You’ll want to look at your query stats to get the top 10 most expensive queries as far as physical reads go and work through them. I mentioned it earlier that you should be monitoring sys.dm_exec_query_stats, and you’re going to use your monitored version more than the current version. The current version has everything since the last recompile. Some of the data here is from overnight tasks, and some of your mid-day heavy hitters were just recompiled because auto-stats just kicked off for one of the tables in the query. The monitored version will capture this data every so often (it’s your monitoring, you pick how often), and you can query your results for specific times of the day. This is AWESOME!!!! Instead of what’s in your proc cache now, you’re talking about being able to query “What did the most amount of physical reads between 10 AM and 4 PM on weekdays for the last month?”
You can also take another approach to this by looking at what’s in cache and start trying to trim it down. If you see a couple indexes that are taking up 10% of your cache each then it’s worth looking into them to see if they’re being used improperly, such as doing a full scan of a ten million rows to grab 100 rows.

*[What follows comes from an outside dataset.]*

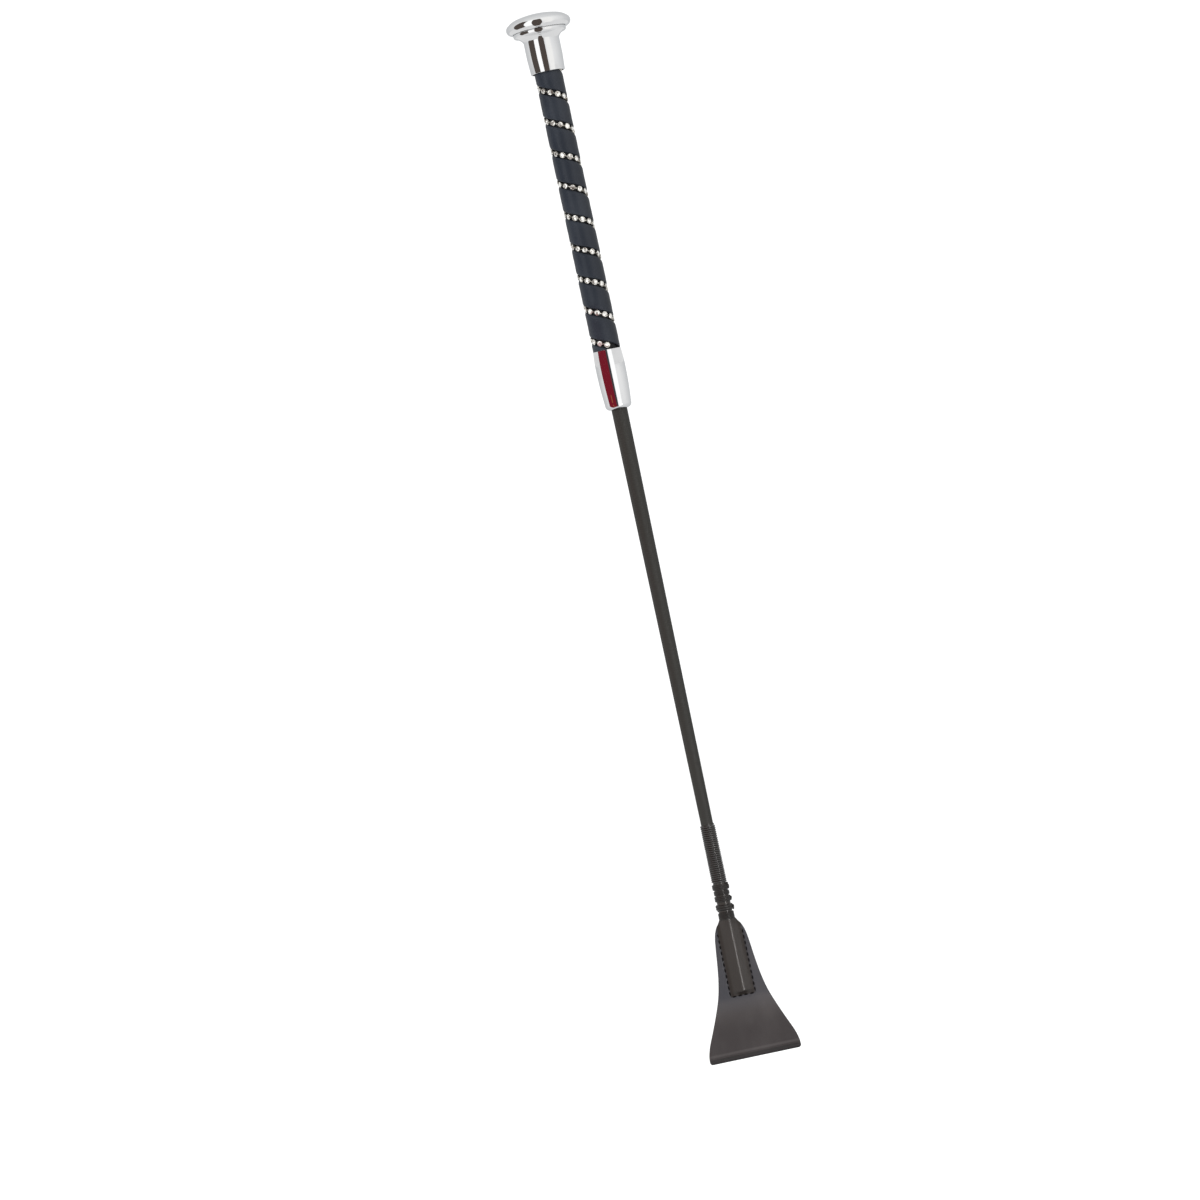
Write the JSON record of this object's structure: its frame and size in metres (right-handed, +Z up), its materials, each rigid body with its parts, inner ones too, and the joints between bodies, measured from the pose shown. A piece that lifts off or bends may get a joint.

I really get into the details of that in my post Cleaning Up the Buffer Pool.
There’s more to PLE than what I had to say here.
- Paul Randal talks about NUMA nodes and PLE
- Paul Randal talks about wasted space in the buffer pool that would kill your PLE
- Jonathan Kehayias talks about the plan cache and PLE
- Brent Ozar does comprehensive tuning and even offers online classes
- Kendra Little explains index tuning and how you should just DO IT!
You have a start at where to go now, so you’re left with two choices…. You can either say “Thank You” or “WTF?!?! Ignorance was bliss!!! WAS!!!!”